### INSTRUCTION
Each line from the start of the data below through the one containing "at: N places to read the curves at." must be reproduced exactly.

━━━

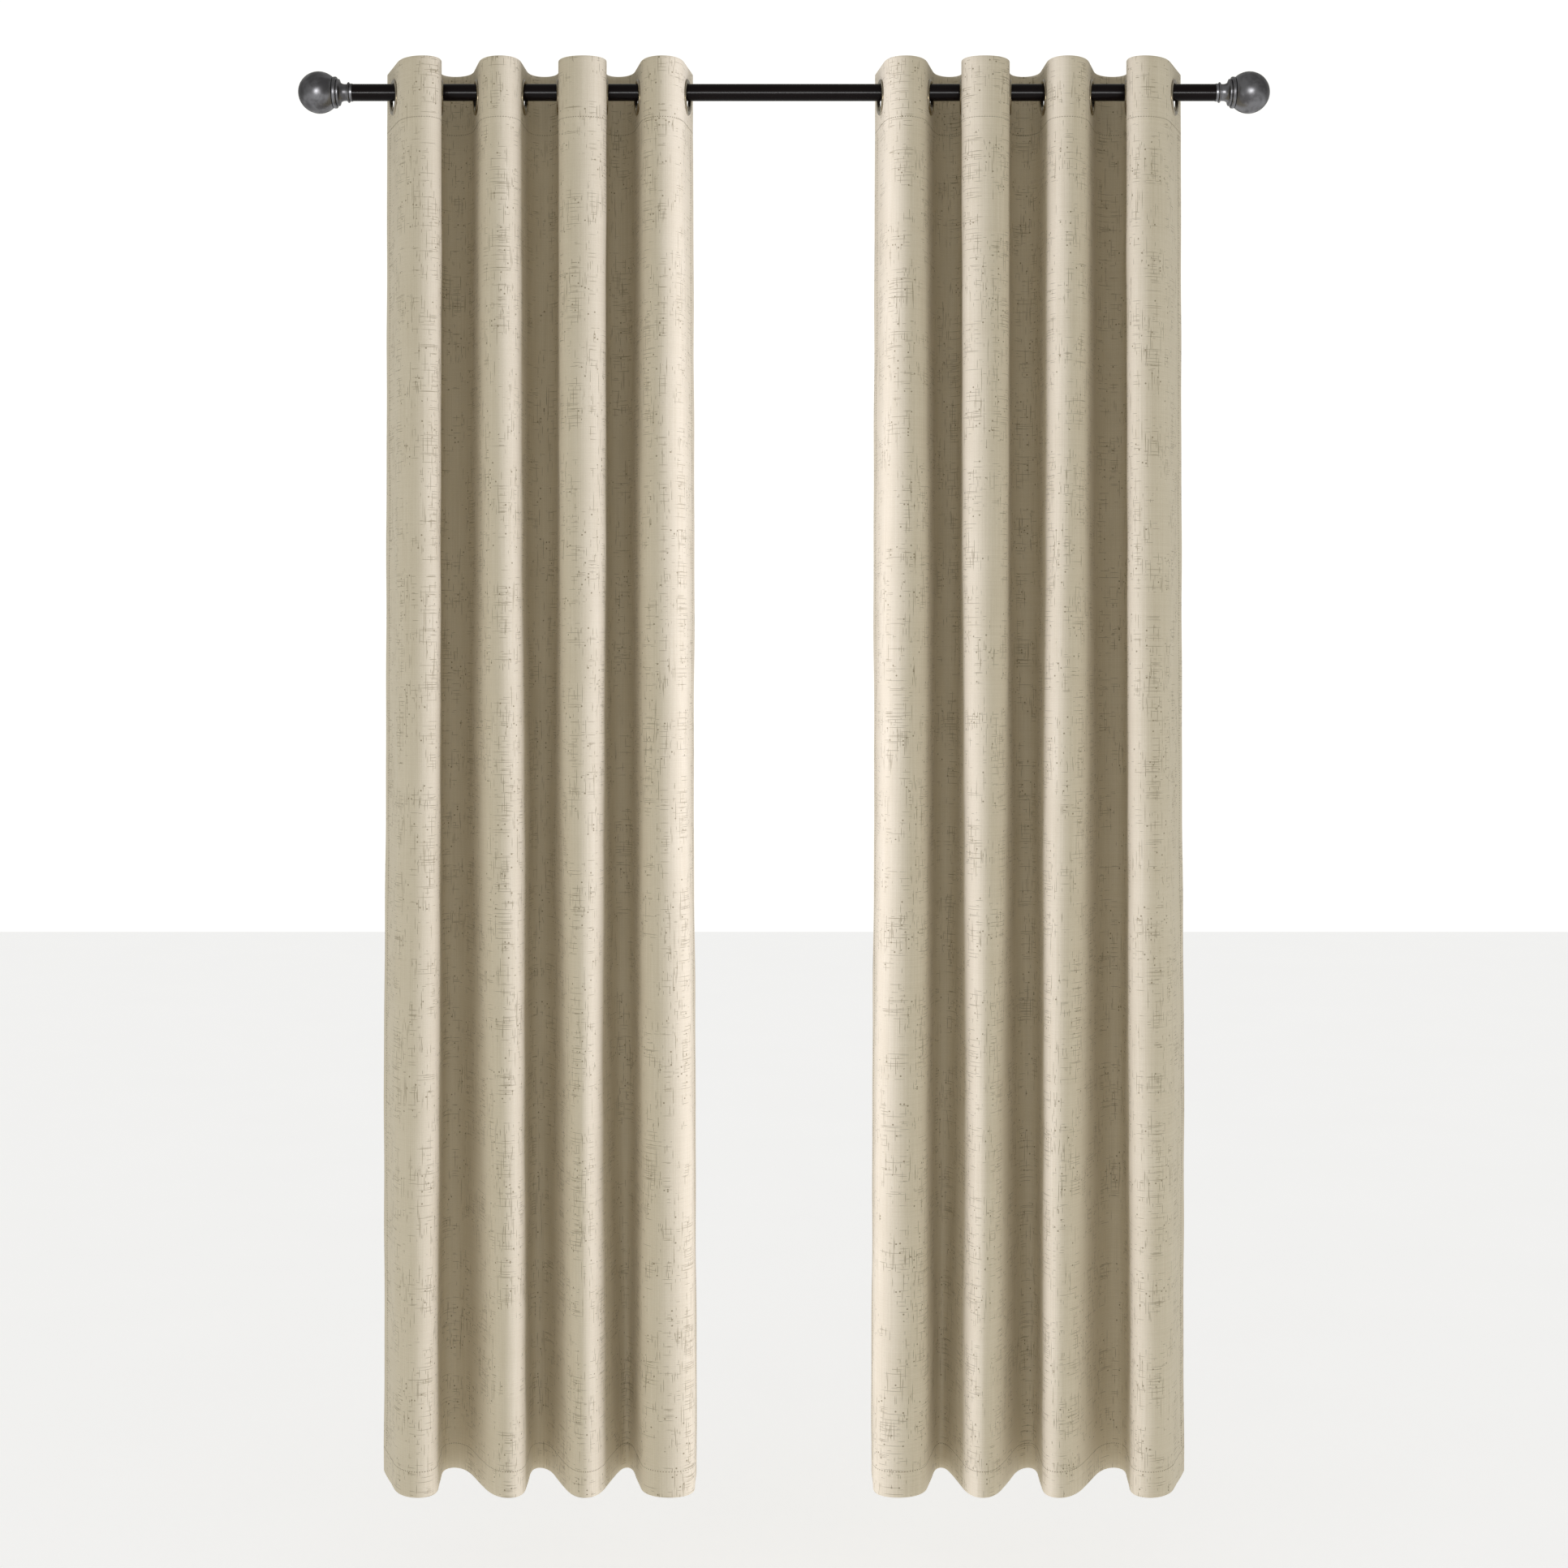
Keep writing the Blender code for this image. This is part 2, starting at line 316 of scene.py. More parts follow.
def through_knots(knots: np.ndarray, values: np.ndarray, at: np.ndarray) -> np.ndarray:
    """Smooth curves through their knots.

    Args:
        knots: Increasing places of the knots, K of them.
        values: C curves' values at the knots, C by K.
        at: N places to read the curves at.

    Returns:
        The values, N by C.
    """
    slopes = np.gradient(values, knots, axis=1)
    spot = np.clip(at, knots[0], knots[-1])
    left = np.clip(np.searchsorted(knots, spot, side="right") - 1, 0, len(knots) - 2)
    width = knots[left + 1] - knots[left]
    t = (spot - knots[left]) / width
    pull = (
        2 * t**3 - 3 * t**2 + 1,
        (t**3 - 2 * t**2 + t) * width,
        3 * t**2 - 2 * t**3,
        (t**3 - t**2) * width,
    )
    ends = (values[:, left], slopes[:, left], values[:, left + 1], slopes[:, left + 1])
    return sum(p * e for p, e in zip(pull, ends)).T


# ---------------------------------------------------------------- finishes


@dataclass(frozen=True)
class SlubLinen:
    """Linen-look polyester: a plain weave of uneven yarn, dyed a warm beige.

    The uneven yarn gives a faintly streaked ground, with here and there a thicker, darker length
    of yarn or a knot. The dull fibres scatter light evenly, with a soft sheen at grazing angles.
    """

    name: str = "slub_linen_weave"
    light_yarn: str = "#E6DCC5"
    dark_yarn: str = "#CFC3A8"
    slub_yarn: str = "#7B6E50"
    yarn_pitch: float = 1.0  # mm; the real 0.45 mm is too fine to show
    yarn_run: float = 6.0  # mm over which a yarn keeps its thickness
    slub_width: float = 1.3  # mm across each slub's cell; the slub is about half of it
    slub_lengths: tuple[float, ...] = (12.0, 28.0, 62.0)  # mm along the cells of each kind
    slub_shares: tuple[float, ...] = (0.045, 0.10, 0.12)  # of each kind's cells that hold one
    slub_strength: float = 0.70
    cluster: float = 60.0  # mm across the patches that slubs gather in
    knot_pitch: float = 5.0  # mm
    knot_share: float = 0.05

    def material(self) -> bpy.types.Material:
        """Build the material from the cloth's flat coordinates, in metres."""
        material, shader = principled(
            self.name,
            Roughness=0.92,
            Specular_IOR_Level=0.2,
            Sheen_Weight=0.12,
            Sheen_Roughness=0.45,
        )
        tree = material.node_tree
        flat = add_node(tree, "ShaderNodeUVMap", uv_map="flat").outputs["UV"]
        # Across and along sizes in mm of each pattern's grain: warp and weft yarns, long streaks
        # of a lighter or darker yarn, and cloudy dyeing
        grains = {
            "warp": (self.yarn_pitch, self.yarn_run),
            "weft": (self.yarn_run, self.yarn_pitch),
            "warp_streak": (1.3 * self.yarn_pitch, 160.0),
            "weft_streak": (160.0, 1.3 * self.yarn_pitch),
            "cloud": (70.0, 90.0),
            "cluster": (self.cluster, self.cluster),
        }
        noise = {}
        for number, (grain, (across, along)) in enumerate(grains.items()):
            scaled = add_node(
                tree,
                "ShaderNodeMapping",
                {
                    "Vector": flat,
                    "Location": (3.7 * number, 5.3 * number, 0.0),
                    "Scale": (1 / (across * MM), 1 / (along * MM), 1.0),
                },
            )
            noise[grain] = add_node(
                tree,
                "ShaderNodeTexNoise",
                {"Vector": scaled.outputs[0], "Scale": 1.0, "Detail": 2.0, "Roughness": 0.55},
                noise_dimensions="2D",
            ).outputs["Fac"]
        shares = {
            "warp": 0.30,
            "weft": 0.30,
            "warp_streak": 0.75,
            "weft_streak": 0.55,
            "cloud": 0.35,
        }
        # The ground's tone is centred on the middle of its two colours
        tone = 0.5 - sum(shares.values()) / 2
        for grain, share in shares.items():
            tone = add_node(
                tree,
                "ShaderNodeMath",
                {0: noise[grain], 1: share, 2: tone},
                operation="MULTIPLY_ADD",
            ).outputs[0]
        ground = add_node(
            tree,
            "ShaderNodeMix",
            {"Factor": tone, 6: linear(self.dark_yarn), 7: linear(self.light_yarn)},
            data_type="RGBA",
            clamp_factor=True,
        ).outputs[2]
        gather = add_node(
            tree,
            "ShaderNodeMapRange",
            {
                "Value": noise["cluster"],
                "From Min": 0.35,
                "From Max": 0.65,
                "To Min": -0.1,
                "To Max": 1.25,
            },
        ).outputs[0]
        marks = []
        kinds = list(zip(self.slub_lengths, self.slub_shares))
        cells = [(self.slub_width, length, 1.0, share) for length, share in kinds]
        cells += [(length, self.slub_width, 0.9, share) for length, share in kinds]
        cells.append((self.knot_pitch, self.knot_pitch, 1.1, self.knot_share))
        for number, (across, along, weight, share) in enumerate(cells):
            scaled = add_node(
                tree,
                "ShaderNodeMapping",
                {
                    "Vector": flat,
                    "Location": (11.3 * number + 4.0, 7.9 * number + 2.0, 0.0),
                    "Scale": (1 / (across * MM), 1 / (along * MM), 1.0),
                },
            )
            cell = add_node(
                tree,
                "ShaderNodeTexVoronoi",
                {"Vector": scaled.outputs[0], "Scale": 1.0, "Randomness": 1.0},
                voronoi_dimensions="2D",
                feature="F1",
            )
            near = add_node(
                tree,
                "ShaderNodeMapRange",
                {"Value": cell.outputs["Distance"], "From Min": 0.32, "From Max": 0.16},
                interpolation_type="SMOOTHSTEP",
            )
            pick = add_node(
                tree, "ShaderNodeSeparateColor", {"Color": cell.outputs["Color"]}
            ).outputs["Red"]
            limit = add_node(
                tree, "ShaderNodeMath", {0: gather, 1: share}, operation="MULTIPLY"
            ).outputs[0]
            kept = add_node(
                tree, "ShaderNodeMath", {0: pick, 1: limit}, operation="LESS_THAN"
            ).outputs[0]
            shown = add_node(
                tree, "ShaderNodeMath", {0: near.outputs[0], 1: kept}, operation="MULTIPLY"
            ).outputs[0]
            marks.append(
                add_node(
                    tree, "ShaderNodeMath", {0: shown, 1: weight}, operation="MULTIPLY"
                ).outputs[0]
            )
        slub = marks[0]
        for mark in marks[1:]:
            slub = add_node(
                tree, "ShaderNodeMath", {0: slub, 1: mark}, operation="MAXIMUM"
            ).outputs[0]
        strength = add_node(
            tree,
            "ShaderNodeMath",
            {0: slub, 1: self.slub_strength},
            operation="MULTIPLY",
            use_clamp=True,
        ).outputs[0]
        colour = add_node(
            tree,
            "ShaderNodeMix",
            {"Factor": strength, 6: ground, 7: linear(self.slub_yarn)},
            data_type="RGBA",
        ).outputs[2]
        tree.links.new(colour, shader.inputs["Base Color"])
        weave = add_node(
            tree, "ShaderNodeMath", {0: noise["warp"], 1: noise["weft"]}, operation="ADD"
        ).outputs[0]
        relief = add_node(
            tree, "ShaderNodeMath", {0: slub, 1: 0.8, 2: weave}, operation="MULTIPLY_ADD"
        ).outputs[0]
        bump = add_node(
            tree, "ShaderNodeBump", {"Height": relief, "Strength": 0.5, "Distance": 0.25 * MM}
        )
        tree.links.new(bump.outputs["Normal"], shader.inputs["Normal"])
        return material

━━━

### REPLY TO THE TASK
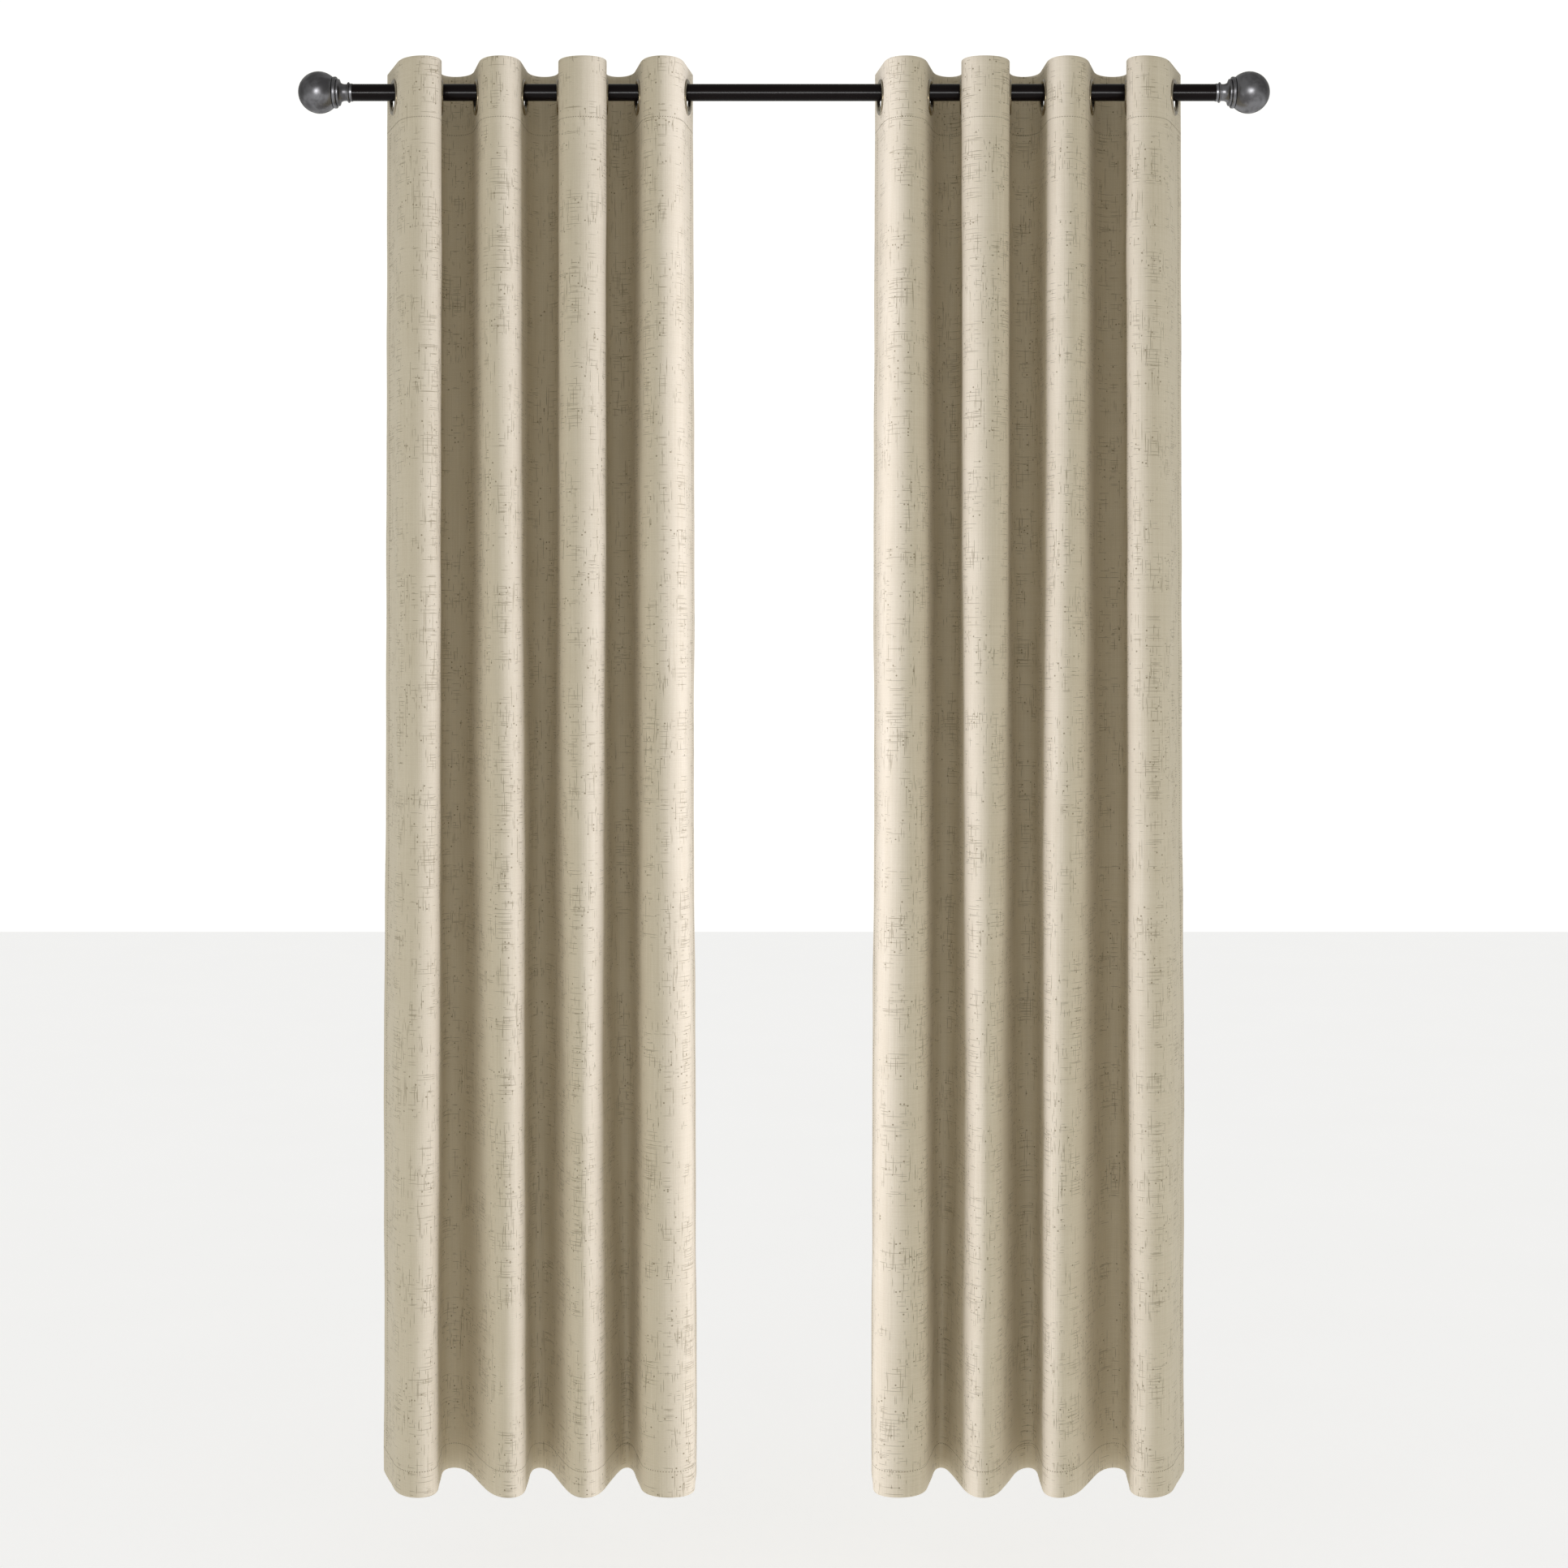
Keep writing the Blender code for this image. This is part 2, starting at line 316 of scene.py. More parts follow.
def through_knots(knots: np.ndarray, values: np.ndarray, at: np.ndarray) -> np.ndarray:
    """Smooth curves through their knots.

    Args:
        knots: Increasing places of the knots, K of them.
        values: C curves' values at the knots, C by K.
        at: N places to read the curves at.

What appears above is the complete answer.